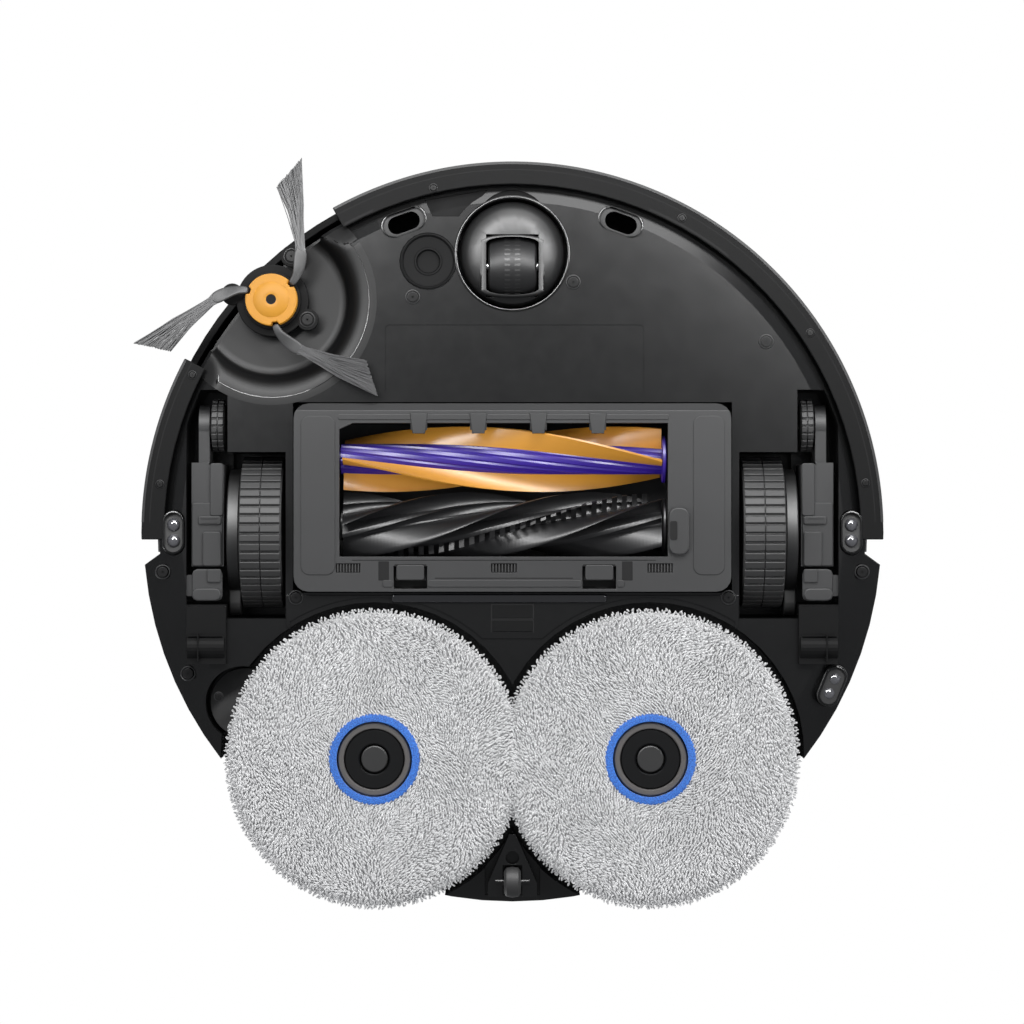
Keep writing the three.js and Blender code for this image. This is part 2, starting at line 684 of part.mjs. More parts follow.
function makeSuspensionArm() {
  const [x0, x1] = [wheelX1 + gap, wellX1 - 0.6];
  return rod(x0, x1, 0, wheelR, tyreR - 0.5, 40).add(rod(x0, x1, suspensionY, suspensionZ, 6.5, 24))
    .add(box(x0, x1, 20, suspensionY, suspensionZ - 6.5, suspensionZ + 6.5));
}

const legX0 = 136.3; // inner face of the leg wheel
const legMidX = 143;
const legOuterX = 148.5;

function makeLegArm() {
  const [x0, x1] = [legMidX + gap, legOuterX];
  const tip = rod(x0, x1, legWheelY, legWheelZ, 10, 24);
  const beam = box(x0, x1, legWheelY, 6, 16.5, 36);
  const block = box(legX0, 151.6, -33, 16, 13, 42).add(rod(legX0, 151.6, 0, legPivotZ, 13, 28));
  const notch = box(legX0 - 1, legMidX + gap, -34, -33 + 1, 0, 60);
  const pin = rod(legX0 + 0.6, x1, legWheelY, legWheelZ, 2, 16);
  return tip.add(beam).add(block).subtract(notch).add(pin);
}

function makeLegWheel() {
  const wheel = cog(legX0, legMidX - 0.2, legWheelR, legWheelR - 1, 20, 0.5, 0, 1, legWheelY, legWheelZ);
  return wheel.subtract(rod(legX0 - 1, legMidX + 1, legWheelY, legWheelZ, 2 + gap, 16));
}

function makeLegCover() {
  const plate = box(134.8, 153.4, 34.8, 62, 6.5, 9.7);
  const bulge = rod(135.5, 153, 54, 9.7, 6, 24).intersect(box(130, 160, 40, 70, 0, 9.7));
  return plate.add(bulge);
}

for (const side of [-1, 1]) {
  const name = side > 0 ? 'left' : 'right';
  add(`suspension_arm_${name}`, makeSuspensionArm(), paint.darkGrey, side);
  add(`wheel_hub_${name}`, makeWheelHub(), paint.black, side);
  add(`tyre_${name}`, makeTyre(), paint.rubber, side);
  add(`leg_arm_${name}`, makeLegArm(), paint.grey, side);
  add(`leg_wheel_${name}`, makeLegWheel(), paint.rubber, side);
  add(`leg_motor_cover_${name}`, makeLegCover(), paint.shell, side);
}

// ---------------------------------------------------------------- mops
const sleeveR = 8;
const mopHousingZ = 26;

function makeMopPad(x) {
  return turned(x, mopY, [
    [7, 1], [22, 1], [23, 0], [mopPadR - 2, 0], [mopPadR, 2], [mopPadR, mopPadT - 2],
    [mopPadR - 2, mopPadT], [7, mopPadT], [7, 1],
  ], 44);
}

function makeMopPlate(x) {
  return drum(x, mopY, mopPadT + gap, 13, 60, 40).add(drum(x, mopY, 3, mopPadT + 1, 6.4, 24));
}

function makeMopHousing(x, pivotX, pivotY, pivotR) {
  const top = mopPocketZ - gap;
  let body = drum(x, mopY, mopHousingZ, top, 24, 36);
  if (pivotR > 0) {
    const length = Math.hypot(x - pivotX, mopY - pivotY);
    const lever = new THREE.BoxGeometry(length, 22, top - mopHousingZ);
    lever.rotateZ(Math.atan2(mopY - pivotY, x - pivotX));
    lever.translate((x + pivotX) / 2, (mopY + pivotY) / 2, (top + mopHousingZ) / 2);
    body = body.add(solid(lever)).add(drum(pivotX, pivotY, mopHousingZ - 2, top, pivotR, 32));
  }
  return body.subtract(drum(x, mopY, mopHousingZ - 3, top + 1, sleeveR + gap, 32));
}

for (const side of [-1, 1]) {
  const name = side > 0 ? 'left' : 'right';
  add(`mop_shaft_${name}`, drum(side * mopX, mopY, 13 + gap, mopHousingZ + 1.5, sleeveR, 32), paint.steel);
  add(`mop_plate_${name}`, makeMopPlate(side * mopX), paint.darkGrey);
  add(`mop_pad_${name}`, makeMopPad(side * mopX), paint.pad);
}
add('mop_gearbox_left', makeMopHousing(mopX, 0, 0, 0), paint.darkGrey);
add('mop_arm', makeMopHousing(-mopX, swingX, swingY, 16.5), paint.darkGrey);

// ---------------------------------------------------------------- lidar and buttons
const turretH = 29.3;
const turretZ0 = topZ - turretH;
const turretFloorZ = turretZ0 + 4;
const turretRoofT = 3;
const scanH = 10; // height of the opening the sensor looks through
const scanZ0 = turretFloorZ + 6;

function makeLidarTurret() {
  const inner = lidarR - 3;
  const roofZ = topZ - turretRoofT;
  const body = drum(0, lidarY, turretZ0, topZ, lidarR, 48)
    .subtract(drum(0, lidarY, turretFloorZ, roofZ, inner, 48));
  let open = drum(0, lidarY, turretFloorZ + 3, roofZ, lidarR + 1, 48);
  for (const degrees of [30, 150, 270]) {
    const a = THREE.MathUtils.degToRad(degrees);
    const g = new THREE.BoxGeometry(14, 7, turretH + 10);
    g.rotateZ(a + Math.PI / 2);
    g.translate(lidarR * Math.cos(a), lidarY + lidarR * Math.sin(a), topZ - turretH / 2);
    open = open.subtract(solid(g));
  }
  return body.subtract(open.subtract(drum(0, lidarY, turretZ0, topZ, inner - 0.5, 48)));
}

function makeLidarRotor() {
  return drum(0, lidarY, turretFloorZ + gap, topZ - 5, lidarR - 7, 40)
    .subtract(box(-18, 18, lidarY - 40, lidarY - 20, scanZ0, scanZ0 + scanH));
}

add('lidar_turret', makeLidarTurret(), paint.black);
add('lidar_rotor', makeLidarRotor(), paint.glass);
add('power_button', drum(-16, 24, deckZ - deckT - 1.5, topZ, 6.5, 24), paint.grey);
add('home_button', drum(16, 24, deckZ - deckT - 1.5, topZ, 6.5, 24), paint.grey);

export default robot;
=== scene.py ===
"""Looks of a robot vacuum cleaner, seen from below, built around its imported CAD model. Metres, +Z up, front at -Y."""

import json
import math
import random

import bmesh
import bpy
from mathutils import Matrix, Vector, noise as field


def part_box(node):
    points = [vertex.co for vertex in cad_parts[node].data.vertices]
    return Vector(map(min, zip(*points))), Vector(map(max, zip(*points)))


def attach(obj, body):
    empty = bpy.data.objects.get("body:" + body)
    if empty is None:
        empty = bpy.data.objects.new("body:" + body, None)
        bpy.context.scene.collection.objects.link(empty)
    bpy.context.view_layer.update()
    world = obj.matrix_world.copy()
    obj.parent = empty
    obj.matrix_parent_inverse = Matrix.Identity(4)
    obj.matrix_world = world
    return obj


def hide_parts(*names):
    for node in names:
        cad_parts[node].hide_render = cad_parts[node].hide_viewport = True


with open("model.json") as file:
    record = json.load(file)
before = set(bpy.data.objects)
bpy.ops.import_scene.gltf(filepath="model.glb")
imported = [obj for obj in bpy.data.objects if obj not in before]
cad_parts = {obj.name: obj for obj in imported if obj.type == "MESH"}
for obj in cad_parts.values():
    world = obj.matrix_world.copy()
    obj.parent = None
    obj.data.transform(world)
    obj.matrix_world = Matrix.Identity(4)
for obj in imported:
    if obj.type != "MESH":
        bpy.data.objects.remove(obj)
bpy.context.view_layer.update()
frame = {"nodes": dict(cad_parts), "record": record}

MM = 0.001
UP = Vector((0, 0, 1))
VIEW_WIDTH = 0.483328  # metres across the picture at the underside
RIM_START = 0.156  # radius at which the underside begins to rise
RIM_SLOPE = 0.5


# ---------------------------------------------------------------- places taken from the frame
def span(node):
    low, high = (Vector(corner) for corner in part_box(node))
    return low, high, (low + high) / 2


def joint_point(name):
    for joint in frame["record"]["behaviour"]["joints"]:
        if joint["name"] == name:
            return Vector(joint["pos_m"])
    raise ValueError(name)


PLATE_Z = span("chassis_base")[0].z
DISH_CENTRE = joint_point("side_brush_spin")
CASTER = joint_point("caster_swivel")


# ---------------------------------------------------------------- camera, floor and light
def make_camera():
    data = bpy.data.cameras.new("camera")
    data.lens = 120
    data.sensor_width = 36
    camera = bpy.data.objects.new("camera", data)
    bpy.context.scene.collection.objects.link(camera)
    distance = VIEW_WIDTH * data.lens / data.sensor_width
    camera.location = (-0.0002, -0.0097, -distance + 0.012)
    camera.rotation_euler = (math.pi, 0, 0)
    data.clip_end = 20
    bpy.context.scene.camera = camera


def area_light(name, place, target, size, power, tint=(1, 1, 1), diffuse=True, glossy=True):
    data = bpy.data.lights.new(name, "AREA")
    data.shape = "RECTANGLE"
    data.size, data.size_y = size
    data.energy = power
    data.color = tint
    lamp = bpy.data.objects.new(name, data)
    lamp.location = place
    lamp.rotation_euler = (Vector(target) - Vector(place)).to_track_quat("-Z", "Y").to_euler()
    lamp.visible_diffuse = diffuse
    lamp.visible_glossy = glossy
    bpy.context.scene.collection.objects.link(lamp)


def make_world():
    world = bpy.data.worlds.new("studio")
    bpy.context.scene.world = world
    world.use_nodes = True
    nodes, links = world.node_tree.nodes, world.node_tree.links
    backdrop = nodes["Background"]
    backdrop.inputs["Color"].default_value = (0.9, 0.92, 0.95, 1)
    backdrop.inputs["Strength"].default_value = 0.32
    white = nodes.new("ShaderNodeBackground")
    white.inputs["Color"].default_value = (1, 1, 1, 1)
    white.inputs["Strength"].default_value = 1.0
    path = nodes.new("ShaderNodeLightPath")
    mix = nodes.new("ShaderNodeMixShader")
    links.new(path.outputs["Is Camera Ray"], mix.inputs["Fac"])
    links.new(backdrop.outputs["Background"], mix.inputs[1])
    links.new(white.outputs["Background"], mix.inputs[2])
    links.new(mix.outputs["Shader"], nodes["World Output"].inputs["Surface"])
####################
# Exercise prompt
Take exactly the lines from the one containing "bpy.data.objects.remove(obj)" through the one containing "RIM_SLOPE = 0.5" in the data above, and output them with nothing added.

# Task response
        bpy.data.objects.remove(obj)
bpy.context.view_layer.update()
frame = {"nodes": dict(cad_parts), "record": record}

MM = 0.001
UP = Vector((0, 0, 1))
VIEW_WIDTH = 0.483328  # metres across the picture at the underside
RIM_START = 0.156  # radius at which the underside begins to rise
RIM_SLOPE = 0.5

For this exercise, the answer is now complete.